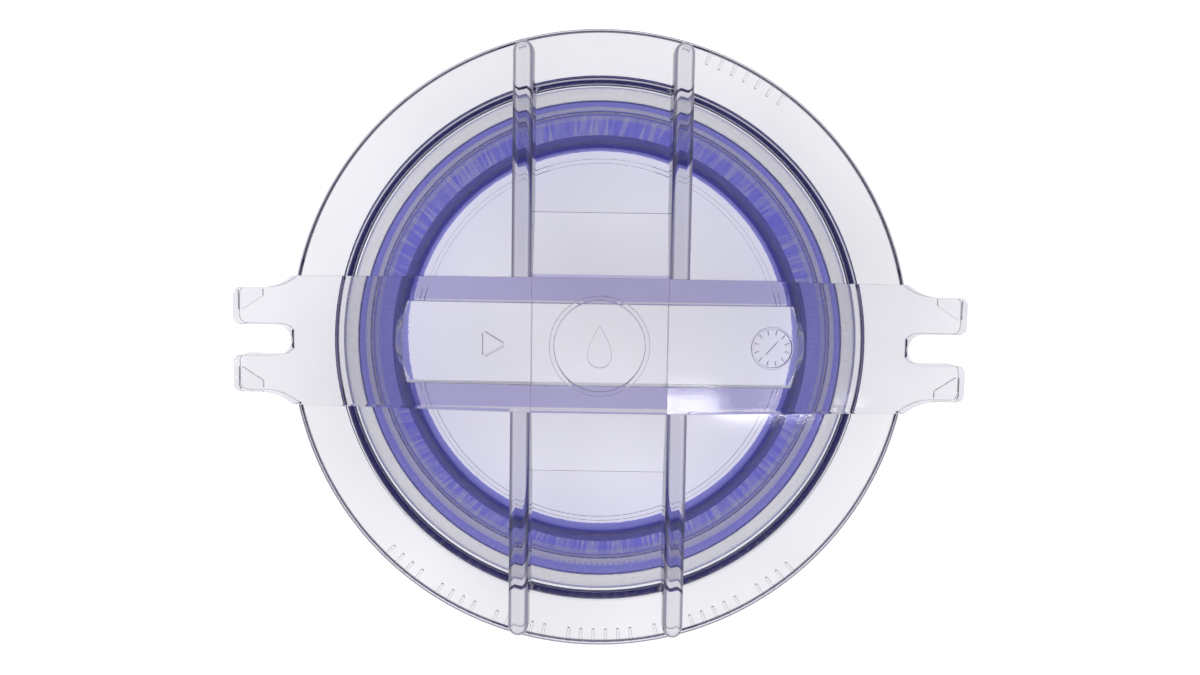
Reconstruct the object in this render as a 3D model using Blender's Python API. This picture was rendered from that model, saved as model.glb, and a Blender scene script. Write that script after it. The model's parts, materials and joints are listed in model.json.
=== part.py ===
"""Strainer cover of a pool pump: one clear moulding with its sealing ring.

Metres, +Z up. The cover stands on its skirt foot at z = 0, the clamp bar runs along X with a
forked ear at each end, and the two stiffening ribs run along Y.
"""

import math

import bmesh
import bpy

MM = 0.001

# Turned body
FLANGE_R = 111.1 * MM
FLANGE_UNDER = 34.0 * MM
FLANGE_TOP = 42.0 * MM
FLANGE_EDGE = 0.8 * MM
DISH_R = 93.0 * MM
DISH_TOP = 36.5 * MM
DISH_DRAFT = 0.5 * MM
SHOULDER_R = 95.5 * MM
SHOULDER_UNDER = 28.5 * MM
WINDOW_UNDER = 29.5 * MM
SKIRT_OUTER_TOP_R = 87.5 * MM
SKIRT_OUTER_FOOT_R = 86.3 * MM
SKIRT_INNER_TOP_R = 76.0 * MM
SKIRT_INNER_FOOT_R = 76.6 * MM
WINDOW_FILLET = 8.0 * MM
FOOT_EDGE = 1.0 * MM
TURN_STEPS = 120

# Clamp bar with its ears
BAR_HALF_WIDTH = 23.9 * MM
BAR_END_HALF_WIDTH = 23.0 * MM
BAR_TOP = 50.0 * MM
PLATEAU_HALF = 24.0 * MM
EAR_FLAT_START = 98.0 * MM
EAR_TOP = 45.0 * MM
EAR_TIP = 130.4 * MM
EAR_HALF_WIDTH = 18.6 * MM
EAR_BLEND_START = 109.3 * MM
EAR_BLEND_END = 121.2 * MM
EAR_CORNER_R = 2.5 * MM
SLOT_WIDTH = 11.1 * MM
SLOT_END = 109.8 * MM
PAD_LENGTH = 7.7 * MM
PAD_WIDTH = 7.6 * MM
PAD_STEPS = (1 / 3, 2 / 3)
PAD_PROUD = 1.0 * MM

# Raised ring on the bar
EMBLEM_R = 17.7 * MM
EMBLEM_WIDTH = 1.8 * MM
EMBLEM_PROUD = 0.7 * MM
EMBLEM_STEPS = 72

# Coring under the bar
HOLLOW_HALF_WIDTH = 15.0 * MM
HOLLOW_HALF_LENGTH = 70.0 * MM
HOLLOW_ROOF_LENGTH = 67.9 * MM
HOLLOW_BOW = 5.1 * MM
HOLLOW_DRAFT = 0.4 * MM
PLATE = 6.5 * MM

# Ribs, level with the bar, and the ramps between them
RIB_X = 27.9 * MM
RIB_THICK = 7.3 * MM
RIB_TIP_Y = 106.0 * MM
RIB_TOP = 49.2 * MM
RAMP_START_Y = 47.1 * MM
RAMP_RISE = 6.0 * MM

# Sealing ring
SEAL_SECTION = 6.35 * MM
SEAL_SIDES = 16
FIT_GAP = 0.3 * MM

# Clear moulding and translucent seal
PLASTIC_COLOUR = (0.80, 0.78, 0.92)
PLASTIC_ROUGHNESS = 0.05
PLASTIC_TRANSMISSION = 0.9
PLASTIC_IOR = 1.585
RUBBER_COLOUR = (0.86, 0.86, 0.88)
RUBBER_ROUGHNESS = 0.35
RUBBER_TRANSMISSION = 0.3
RUBBER_IOR = 1.41
SHARP_DEGREES = 30.0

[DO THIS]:
Print the material above verbatim, first line through the line containing "PLATE = 6.5 * MM", both included.

[RESULT FOR THIS EXERCISE]:
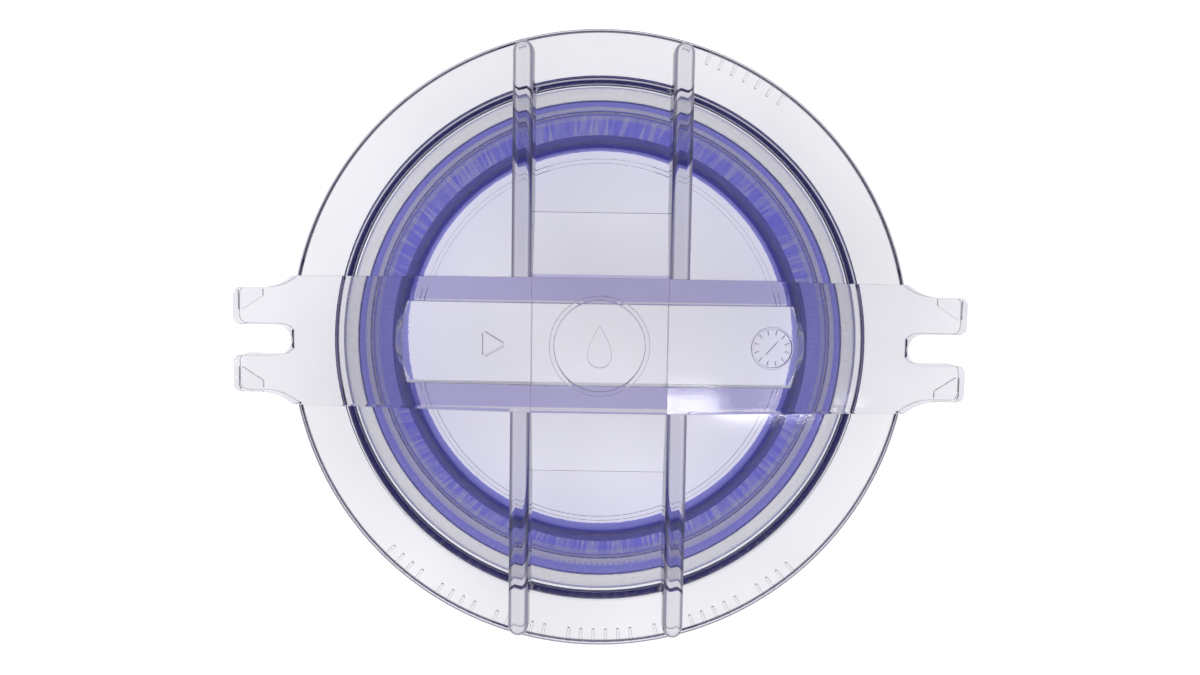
Reconstruct the object in this render as a 3D model using Blender's Python API. This picture was rendered from that model, saved as model.glb, and a Blender scene script. Write that script after it. The model's parts, materials and joints are listed in model.json.
=== part.py ===
"""Strainer cover of a pool pump: one clear moulding with its sealing ring.

Metres, +Z up. The cover stands on its skirt foot at z = 0, the clamp bar runs along X with a
forked ear at each end, and the two stiffening ribs run along Y.
"""

import math

import bmesh
import bpy

MM = 0.001

# Turned body
FLANGE_R = 111.1 * MM
FLANGE_UNDER = 34.0 * MM
FLANGE_TOP = 42.0 * MM
FLANGE_EDGE = 0.8 * MM
DISH_R = 93.0 * MM
DISH_TOP = 36.5 * MM
DISH_DRAFT = 0.5 * MM
SHOULDER_R = 95.5 * MM
SHOULDER_UNDER = 28.5 * MM
WINDOW_UNDER = 29.5 * MM
SKIRT_OUTER_TOP_R = 87.5 * MM
SKIRT_OUTER_FOOT_R = 86.3 * MM
SKIRT_INNER_TOP_R = 76.0 * MM
SKIRT_INNER_FOOT_R = 76.6 * MM
WINDOW_FILLET = 8.0 * MM
FOOT_EDGE = 1.0 * MM
TURN_STEPS = 120

# Clamp bar with its ears
BAR_HALF_WIDTH = 23.9 * MM
BAR_END_HALF_WIDTH = 23.0 * MM
BAR_TOP = 50.0 * MM
PLATEAU_HALF = 24.0 * MM
EAR_FLAT_START = 98.0 * MM
EAR_TOP = 45.0 * MM
EAR_TIP = 130.4 * MM
EAR_HALF_WIDTH = 18.6 * MM
EAR_BLEND_START = 109.3 * MM
EAR_BLEND_END = 121.2 * MM
EAR_CORNER_R = 2.5 * MM
SLOT_WIDTH = 11.1 * MM
SLOT_END = 109.8 * MM
PAD_LENGTH = 7.7 * MM
PAD_WIDTH = 7.6 * MM
PAD_STEPS = (1 / 3, 2 / 3)
PAD_PROUD = 1.0 * MM

# Raised ring on the bar
EMBLEM_R = 17.7 * MM
EMBLEM_WIDTH = 1.8 * MM
EMBLEM_PROUD = 0.7 * MM
EMBLEM_STEPS = 72

# Coring under the bar
HOLLOW_HALF_WIDTH = 15.0 * MM
HOLLOW_HALF_LENGTH = 70.0 * MM
HOLLOW_ROOF_LENGTH = 67.9 * MM
HOLLOW_BOW = 5.1 * MM
HOLLOW_DRAFT = 0.4 * MM
PLATE = 6.5 * MM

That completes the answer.